----- DATASET EXCERPTS -----

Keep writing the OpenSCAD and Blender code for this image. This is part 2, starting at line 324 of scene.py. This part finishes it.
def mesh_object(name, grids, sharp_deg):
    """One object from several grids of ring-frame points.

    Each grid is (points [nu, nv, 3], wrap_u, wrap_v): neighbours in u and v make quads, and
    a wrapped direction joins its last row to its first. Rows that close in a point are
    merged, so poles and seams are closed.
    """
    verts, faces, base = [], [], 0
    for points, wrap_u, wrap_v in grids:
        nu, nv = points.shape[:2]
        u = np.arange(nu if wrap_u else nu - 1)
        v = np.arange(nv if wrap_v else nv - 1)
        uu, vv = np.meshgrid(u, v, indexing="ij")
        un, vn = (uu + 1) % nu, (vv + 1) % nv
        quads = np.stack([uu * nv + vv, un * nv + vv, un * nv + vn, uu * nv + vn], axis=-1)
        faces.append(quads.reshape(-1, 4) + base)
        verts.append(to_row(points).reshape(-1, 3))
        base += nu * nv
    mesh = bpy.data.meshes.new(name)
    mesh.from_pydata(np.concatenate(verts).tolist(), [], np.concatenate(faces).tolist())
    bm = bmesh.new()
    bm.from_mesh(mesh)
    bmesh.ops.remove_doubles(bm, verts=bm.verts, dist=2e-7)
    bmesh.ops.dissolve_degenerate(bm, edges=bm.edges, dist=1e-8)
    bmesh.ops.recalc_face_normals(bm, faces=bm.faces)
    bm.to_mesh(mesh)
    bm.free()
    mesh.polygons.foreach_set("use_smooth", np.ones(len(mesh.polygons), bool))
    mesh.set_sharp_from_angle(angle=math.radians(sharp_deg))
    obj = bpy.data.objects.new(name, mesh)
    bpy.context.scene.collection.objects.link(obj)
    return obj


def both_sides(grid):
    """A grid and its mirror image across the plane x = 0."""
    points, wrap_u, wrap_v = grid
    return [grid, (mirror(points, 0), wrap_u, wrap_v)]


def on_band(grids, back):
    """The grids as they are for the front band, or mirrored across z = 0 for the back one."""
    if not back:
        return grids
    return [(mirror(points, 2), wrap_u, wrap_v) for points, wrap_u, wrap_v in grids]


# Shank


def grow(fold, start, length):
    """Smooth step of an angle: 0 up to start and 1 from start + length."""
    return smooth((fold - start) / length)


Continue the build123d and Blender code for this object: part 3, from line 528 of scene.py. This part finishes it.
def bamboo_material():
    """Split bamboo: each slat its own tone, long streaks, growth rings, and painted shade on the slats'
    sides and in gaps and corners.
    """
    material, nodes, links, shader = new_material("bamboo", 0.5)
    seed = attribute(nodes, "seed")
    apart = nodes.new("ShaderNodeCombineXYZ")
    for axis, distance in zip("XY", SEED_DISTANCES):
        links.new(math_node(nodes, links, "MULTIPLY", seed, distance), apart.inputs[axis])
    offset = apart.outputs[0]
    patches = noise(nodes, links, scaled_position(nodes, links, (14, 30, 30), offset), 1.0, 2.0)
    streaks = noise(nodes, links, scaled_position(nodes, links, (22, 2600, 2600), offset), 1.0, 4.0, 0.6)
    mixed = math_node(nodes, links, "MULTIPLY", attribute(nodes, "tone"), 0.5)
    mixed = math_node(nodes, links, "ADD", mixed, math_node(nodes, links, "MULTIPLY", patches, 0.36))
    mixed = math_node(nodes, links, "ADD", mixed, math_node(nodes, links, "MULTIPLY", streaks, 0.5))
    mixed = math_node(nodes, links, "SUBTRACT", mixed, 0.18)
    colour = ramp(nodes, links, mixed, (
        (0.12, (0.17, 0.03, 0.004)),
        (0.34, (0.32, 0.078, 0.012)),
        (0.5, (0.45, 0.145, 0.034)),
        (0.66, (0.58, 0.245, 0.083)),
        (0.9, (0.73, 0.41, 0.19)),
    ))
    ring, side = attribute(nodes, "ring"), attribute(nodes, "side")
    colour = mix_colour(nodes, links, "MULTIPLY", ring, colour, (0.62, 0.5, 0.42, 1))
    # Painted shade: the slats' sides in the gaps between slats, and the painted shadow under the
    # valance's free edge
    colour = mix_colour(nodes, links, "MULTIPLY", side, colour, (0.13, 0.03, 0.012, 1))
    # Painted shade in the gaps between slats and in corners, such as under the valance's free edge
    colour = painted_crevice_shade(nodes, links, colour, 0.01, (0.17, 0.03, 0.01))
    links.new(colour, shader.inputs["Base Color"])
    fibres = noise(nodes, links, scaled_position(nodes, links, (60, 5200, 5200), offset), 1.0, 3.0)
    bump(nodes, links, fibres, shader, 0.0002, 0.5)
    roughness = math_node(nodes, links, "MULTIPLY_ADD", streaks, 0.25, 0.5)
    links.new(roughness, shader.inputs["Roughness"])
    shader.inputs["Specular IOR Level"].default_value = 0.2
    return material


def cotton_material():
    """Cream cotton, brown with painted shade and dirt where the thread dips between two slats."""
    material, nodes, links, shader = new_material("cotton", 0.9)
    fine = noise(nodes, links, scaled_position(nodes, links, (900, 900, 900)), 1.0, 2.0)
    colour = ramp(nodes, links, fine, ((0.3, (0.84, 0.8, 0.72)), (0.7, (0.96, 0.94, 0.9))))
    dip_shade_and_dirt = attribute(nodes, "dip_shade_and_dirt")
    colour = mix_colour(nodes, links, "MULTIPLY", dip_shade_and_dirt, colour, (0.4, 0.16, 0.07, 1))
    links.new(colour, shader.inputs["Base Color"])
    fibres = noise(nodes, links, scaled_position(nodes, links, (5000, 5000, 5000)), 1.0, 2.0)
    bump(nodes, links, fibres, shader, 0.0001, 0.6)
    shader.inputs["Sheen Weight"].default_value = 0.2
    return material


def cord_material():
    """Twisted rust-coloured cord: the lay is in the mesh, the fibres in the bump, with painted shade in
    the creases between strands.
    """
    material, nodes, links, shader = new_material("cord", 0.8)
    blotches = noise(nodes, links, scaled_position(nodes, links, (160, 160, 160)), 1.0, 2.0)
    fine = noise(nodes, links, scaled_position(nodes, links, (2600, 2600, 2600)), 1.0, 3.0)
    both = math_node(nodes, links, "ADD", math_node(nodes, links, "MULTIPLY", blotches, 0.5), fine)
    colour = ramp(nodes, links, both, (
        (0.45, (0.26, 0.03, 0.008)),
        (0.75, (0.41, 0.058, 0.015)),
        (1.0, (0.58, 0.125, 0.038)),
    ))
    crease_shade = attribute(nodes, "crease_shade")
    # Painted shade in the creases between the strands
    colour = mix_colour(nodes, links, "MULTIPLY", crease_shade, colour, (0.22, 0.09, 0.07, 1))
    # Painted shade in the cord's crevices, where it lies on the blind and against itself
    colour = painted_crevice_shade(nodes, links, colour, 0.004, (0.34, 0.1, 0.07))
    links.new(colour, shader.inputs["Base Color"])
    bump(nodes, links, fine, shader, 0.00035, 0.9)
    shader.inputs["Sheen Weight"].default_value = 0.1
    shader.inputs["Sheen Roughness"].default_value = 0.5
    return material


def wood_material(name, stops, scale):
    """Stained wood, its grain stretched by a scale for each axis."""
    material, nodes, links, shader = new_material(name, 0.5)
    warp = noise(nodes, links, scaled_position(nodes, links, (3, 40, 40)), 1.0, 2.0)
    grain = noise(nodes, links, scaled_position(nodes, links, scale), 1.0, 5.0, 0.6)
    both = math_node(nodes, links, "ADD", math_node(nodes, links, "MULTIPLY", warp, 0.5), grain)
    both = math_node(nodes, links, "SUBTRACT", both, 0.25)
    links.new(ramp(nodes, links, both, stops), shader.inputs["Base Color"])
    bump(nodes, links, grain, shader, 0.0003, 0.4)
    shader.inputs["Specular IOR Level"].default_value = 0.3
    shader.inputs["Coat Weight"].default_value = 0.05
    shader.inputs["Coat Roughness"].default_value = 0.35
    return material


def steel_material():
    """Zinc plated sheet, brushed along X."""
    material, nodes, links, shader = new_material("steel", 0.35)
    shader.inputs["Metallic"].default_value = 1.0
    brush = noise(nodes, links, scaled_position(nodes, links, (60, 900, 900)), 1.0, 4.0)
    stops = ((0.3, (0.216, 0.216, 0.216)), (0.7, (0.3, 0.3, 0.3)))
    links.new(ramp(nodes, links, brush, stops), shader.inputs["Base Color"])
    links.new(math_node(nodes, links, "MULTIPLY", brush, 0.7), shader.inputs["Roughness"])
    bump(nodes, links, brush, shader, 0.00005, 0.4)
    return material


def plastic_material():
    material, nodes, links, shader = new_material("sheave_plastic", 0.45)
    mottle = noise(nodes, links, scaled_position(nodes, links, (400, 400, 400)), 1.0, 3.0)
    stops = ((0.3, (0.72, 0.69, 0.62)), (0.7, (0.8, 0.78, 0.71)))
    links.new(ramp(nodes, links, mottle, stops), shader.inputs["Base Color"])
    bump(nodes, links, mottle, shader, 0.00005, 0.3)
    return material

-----

Repeat the entries above exactly, beginning at their first line and ending with the line that contains "return [grid, (mirror(points, 0), wrap_u, wrap_v)]", with nothing added.

Keep writing the OpenSCAD and Blender code for this image. This is part 2, starting at line 324 of scene.py. This part finishes it.
def mesh_object(name, grids, sharp_deg):
    """One object from several grids of ring-frame points.

    Each grid is (points [nu, nv, 3], wrap_u, wrap_v): neighbours in u and v make quads, and
    a wrapped direction joins its last row to its first. Rows that close in a point are
    merged, so poles and seams are closed.
    """
    verts, faces, base = [], [], 0
    for points, wrap_u, wrap_v in grids:
        nu, nv = points.shape[:2]
        u = np.arange(nu if wrap_u else nu - 1)
        v = np.arange(nv if wrap_v else nv - 1)
        uu, vv = np.meshgrid(u, v, indexing="ij")
        un, vn = (uu + 1) % nu, (vv + 1) % nv
        quads = np.stack([uu * nv + vv, un * nv + vv, un * nv + vn, uu * nv + vn], axis=-1)
        faces.append(quads.reshape(-1, 4) + base)
        verts.append(to_row(points).reshape(-1, 3))
        base += nu * nv
    mesh = bpy.data.meshes.new(name)
    mesh.from_pydata(np.concatenate(verts).tolist(), [], np.concatenate(faces).tolist())
    bm = bmesh.new()
    bm.from_mesh(mesh)
    bmesh.ops.remove_doubles(bm, verts=bm.verts, dist=2e-7)
    bmesh.ops.dissolve_degenerate(bm, edges=bm.edges, dist=1e-8)
    bmesh.ops.recalc_face_normals(bm, faces=bm.faces)
    bm.to_mesh(mesh)
    bm.free()
    mesh.polygons.foreach_set("use_smooth", np.ones(len(mesh.polygons), bool))
    mesh.set_sharp_from_angle(angle=math.radians(sharp_deg))
    obj = bpy.data.objects.new(name, mesh)
    bpy.context.scene.collection.objects.link(obj)
    return obj


def both_sides(grid):
    """A grid and its mirror image across the plane x = 0."""
    points, wrap_u, wrap_v = grid
    return [grid, (mirror(points, 0), wrap_u, wrap_v)]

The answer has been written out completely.